- Born: Joseph Anthony Movshon December 10, 1950 (age 75) New York City, New York, U.S.
- Awards: António Champalimaud Vision Award 2010, National Academy of Sciences 2008, American Academy of Arts and Sciences 2009, Karl Spencer Lashley Award 2013^{[citation needed]}
- Scientific career
- Fields: Neuroscience (Visual Neuroscience, Computational Neuroscience, Systems Neuroscience)
- Workplaces: New York University (professor)

= J. Anthony Movshon =

American neuroscientist

Joseph Anthony Movshon ForMemRS (born December 10, 1950, in New York City) is an American neuroscientist. He has made contributions to the understanding of the brain mechanisms that represent the form and motion of objects, and the way these mechanisms contribute to perceptual judgments and visually guided movement.
He is a founding co-editor of the Annual Review of Vision Science.

==Biography==
Movshon studied at the University of Cambridge, obtaining his B.A. in 1972, and his Ph.D. under the supervision of Colin Blakemore in 1975. Since 1975 he has been a faculty member at New York University, where he is University Professor and Silver Professor and Director of the University's Center for Neural Science, which he founded in 1987. He also served on the Life Sciences jury for the Infosys Prize in 2016.

==Professional work==
Movshon and collaborators pioneered the application of detection theory to the output of neurons in Visual cortex, to obtain a Neurometric function. This work led to the suggestion that a visual percept could be due to the activity of a handful of neurons. This suggestion found later support in studies where he collaborated with William Newsome to measure the neurometric function in the brain of the observer.

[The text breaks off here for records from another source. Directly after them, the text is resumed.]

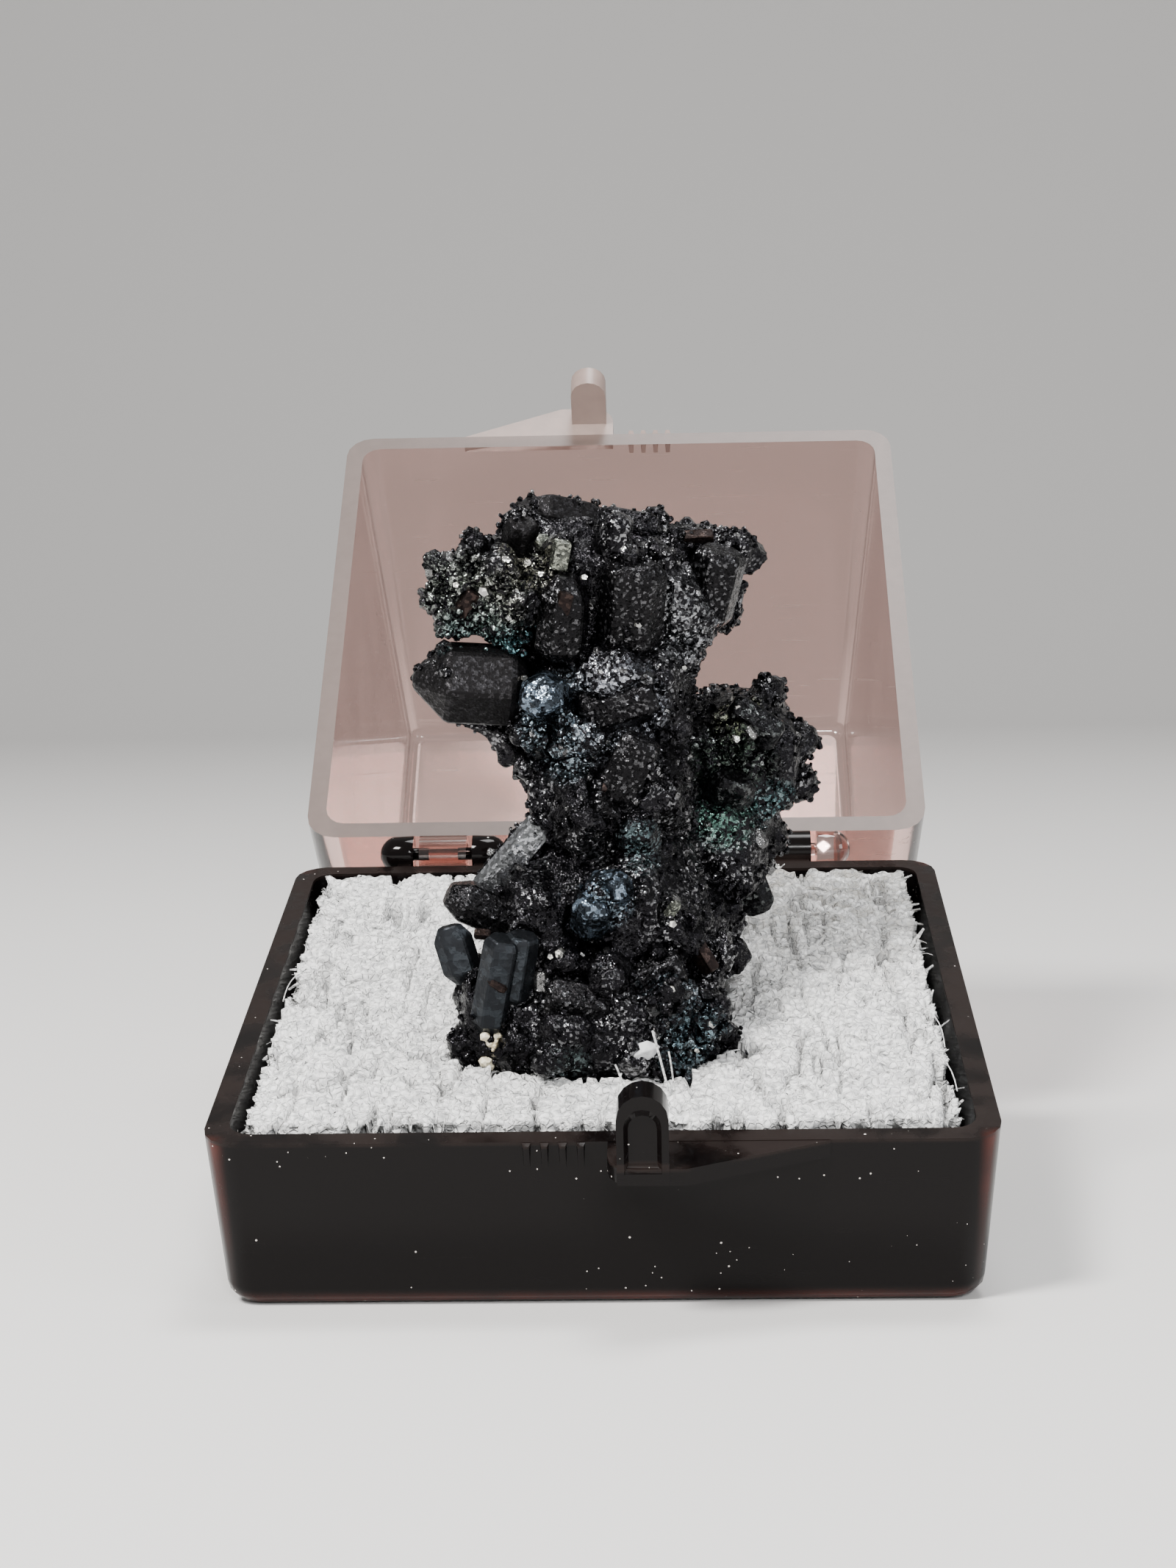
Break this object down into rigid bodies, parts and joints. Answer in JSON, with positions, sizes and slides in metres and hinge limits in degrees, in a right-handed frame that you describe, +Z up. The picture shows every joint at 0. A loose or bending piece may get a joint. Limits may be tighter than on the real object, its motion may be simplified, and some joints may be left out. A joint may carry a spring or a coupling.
{
  "type": "gaudefroyite specimen in a hinged box",
  "caption": "Black intergrown crystal cluster pressed into white foam in a small black box base, its deep clear lid swung open on its hinge.",
  "frame": {"origin": "on the surface it rests on, under the middle of the whole", "axes": "+X along the hinge to the specimen's right, +Y from the base towards the open lid, +Z up"},
  "size_m": [0.032, 0.0744, 0.0423],
  "materials": {
    "black_polystyrene": "glossy, finely scratched",
    "clear_polystyrene": "clear, faintly pink",
    "white_foam": "coarse open cells",
    "black_crystal": "submetallic druse with iridescent patches"
  },
  "bodies": {
    "base": {"box_base": "black_polystyrene", "foam_block": "white_foam", "gaudefroyite_cluster": "black_crystal"},
    "lid": {"box_lid": "clear_polystyrene"}
  },
  "joints": [
    {"name": "lid_hinge", "type": "hinge", "parent": "base", "child": "lid", "pos_m": [0, -0.00241, 0.01575], "axis": [1, 0, 0], "range_deg": [0, 151]}
  ]
}
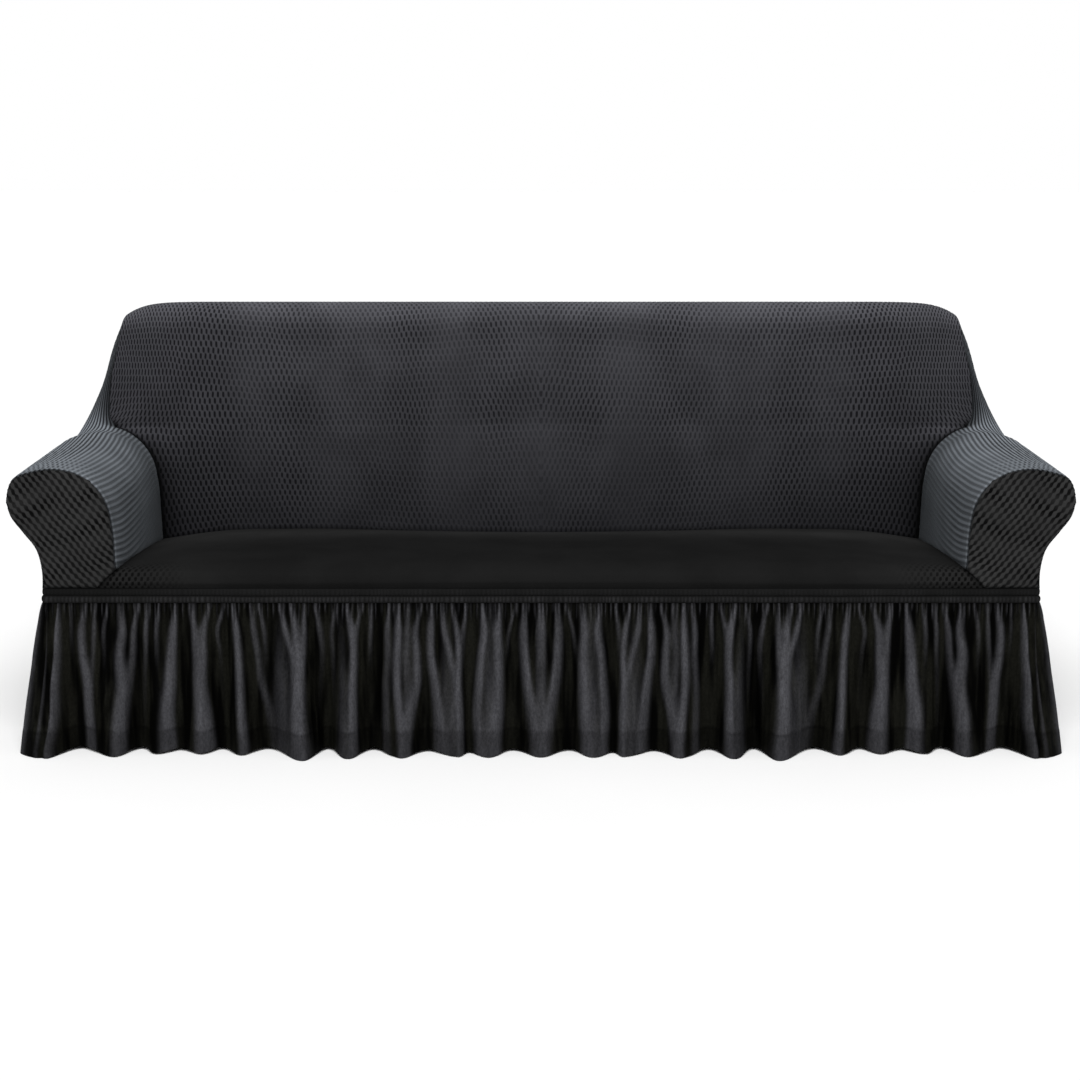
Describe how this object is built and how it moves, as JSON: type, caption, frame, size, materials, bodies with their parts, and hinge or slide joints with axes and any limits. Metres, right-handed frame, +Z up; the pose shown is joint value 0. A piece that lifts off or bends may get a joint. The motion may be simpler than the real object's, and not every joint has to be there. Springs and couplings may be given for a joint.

Movshon has contributed to understanding how visual information is processed in visual cortex, including computations for visual motion, and visual texture. Movshon has also contributed to understanding visual cortical development, its modification by visual experience, and its relation to the development of visual behavior, including the clinical visual disorder of amblyopia.

==Honors==
Movshon received the António Champalimaud Vision Award in 2010. He was elected to the National Academy of Sciences in 2008, and to the American Academy of Arts and Sciences in 2009. Movshon was elected a Fellow of the Royal Society as a Foreign Member (ForMemRS) in May 2024.